Probing the superconducting gap structure of ScRuSi via μSR and first-principles calculations

In this study, we present a thorough investigation into the superconducting state of the ruthenium-based ternary equiatomic compound ScRuSi. Our analysis combines experimental techniques, including muon spin rotation/relaxation (mu SR) and low-temperature resistivity measurements, with theoretical insights derived from first-principles calculations. The low-temperature resistivity measurements reveal a distinct superconducting phase transition in the orthorhombic structure of ScRuSi at a critical temperature (TC) of 2.5 K. Further, the TF-mu SR analysis yields a gap-to-critical-temperature ratio of 2 Delta/kBTC = 2.71, a value consistent with results obtained from previous heat capacity measurements. The temperature dependence of the superconducting normalized depolarization rate is fully described by the isotropic s-wave gap model. Additionally, zero-field mu SR measurements indicate that the relaxation rate remains nearly identical below and above TC. This observation strongly suggests the preservation of time-reversal symmetry within the superconducting state. By employing the McMillan-Allen-Dynes equation, we calculate a TC of 2.11 K from first-principles calculations within the density functional theory framework.
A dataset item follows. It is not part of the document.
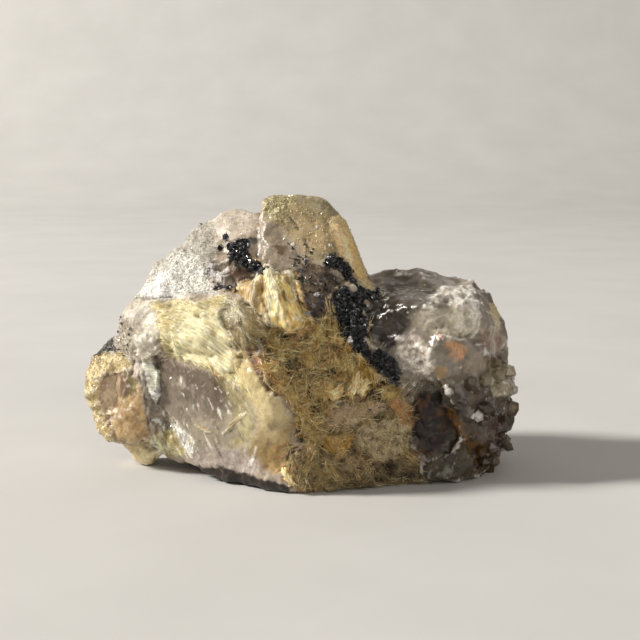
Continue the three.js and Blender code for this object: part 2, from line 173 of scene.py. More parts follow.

This calculated value aligns closely with the experimentally determined critical temperature. The coupling between the low-frequency phonon modes and the transition metal d-orbital states play an important role in governing the superconducting pairing in ScRuSi. The combination of experimental and theoretical approaches provides a comprehensive microscopic understanding of the superconducting nature of ScRuSi, offering insights into its critical temperature, pairing symmetry, and the underlying electron-phonon coupling mechanism.